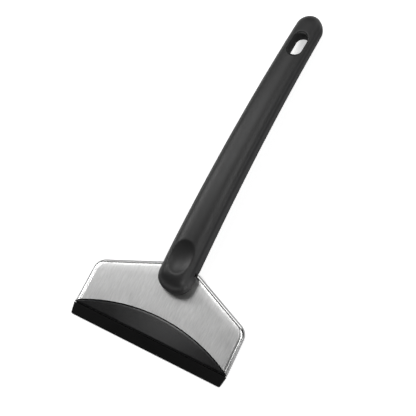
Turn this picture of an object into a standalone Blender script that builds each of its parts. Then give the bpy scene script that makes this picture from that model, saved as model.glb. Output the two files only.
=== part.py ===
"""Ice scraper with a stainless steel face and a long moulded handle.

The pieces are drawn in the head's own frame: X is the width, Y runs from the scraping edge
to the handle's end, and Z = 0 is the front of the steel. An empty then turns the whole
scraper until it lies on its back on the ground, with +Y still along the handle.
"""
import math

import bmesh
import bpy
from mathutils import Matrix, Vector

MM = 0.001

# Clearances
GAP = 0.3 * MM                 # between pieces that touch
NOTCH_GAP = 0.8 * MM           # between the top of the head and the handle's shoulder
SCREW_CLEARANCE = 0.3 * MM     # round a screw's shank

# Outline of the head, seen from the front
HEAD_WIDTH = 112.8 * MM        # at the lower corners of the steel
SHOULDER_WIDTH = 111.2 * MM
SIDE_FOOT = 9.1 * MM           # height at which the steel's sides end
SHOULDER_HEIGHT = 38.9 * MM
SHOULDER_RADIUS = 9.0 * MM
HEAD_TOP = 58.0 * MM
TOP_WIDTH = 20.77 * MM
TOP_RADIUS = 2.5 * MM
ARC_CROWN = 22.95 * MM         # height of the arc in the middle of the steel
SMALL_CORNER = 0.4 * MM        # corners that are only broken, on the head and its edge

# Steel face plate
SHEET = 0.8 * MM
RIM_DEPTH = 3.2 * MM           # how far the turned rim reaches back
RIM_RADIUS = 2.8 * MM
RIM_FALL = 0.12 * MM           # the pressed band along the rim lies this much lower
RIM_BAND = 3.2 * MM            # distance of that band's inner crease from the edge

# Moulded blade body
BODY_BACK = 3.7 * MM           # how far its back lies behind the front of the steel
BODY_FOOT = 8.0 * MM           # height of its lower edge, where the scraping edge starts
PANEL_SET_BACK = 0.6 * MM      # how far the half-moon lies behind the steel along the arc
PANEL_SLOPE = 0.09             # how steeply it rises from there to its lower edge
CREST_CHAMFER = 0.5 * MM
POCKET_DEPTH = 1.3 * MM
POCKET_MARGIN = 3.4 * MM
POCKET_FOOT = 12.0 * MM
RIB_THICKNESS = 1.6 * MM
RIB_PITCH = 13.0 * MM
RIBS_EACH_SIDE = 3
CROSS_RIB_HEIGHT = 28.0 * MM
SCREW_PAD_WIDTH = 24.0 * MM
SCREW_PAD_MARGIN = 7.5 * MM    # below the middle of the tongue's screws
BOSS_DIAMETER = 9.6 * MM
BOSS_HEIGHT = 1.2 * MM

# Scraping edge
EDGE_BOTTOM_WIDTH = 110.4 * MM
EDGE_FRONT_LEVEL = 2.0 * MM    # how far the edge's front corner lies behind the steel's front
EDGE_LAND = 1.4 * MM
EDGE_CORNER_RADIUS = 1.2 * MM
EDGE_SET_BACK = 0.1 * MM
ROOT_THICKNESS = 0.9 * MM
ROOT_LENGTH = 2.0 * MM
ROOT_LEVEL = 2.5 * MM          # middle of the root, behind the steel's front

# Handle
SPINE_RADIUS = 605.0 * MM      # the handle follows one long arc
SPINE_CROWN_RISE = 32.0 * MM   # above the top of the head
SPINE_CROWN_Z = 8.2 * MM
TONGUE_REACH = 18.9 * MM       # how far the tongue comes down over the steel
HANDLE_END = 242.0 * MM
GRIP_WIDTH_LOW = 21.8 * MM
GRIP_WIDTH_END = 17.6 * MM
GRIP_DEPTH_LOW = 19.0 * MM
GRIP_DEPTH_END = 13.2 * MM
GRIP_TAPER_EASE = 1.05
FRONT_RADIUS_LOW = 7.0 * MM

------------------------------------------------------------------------

→ **BRIEF**:
Take the listing above and write it out again exactly.

→ **SOLUTION**:
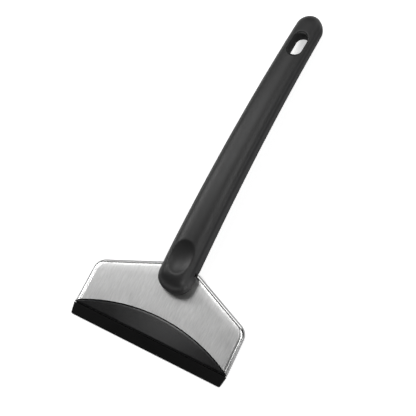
Turn this picture of an object into a standalone Blender script that builds each of its parts. Then give the bpy scene script that makes this picture from that model, saved as model.glb. Output the two files only.
=== part.py ===
"""Ice scraper with a stainless steel face and a long moulded handle.

The pieces are drawn in the head's own frame: X is the width, Y runs from the scraping edge
to the handle's end, and Z = 0 is the front of the steel. An empty then turns the whole
scraper until it lies on its back on the ground, with +Y still along the handle.
"""
import math

import bmesh
import bpy
from mathutils import Matrix, Vector

MM = 0.001

# Clearances
GAP = 0.3 * MM                 # between pieces that touch
NOTCH_GAP = 0.8 * MM           # between the top of the head and the handle's shoulder
SCREW_CLEARANCE = 0.3 * MM     # round a screw's shank

# Outline of the head, seen from the front
HEAD_WIDTH = 112.8 * MM        # at the lower corners of the steel
SHOULDER_WIDTH = 111.2 * MM
SIDE_FOOT = 9.1 * MM           # height at which the steel's sides end
SHOULDER_HEIGHT = 38.9 * MM
SHOULDER_RADIUS = 9.0 * MM
HEAD_TOP = 58.0 * MM
TOP_WIDTH = 20.77 * MM
TOP_RADIUS = 2.5 * MM
ARC_CROWN = 22.95 * MM         # height of the arc in the middle of the steel
SMALL_CORNER = 0.4 * MM        # corners that are only broken, on the head and its edge

# Steel face plate
SHEET = 0.8 * MM
RIM_DEPTH = 3.2 * MM           # how far the turned rim reaches back
RIM_RADIUS = 2.8 * MM
RIM_FALL = 0.12 * MM           # the pressed band along the rim lies this much lower
RIM_BAND = 3.2 * MM            # distance of that band's inner crease from the edge

# Moulded blade body
BODY_BACK = 3.7 * MM           # how far its back lies behind the front of the steel
BODY_FOOT = 8.0 * MM           # height of its lower edge, where the scraping edge starts
PANEL_SET_BACK = 0.6 * MM      # how far the half-moon lies behind the steel along the arc
PANEL_SLOPE = 0.09             # how steeply it rises from there to its lower edge
CREST_CHAMFER = 0.5 * MM
POCKET_DEPTH = 1.3 * MM
POCKET_MARGIN = 3.4 * MM
POCKET_FOOT = 12.0 * MM
RIB_THICKNESS = 1.6 * MM
RIB_PITCH = 13.0 * MM
RIBS_EACH_SIDE = 3
CROSS_RIB_HEIGHT = 28.0 * MM
SCREW_PAD_WIDTH = 24.0 * MM
SCREW_PAD_MARGIN = 7.5 * MM    # below the middle of the tongue's screws
BOSS_DIAMETER = 9.6 * MM
BOSS_HEIGHT = 1.2 * MM

# Scraping edge
EDGE_BOTTOM_WIDTH = 110.4 * MM
EDGE_FRONT_LEVEL = 2.0 * MM    # how far the edge's front corner lies behind the steel's front
EDGE_LAND = 1.4 * MM
EDGE_CORNER_RADIUS = 1.2 * MM
EDGE_SET_BACK = 0.1 * MM
ROOT_THICKNESS = 0.9 * MM
ROOT_LENGTH = 2.0 * MM
ROOT_LEVEL = 2.5 * MM          # middle of the root, behind the steel's front

# Handle
SPINE_RADIUS = 605.0 * MM      # the handle follows one long arc
SPINE_CROWN_RISE = 32.0 * MM   # above the top of the head
SPINE_CROWN_Z = 8.2 * MM
TONGUE_REACH = 18.9 * MM       # how far the tongue comes down over the steel
HANDLE_END = 242.0 * MM
GRIP_WIDTH_LOW = 21.8 * MM
GRIP_WIDTH_END = 17.6 * MM
GRIP_DEPTH_LOW = 19.0 * MM
GRIP_DEPTH_END = 13.2 * MM
GRIP_TAPER_EASE = 1.05
FRONT_RADIUS_LOW = 7.0 * MM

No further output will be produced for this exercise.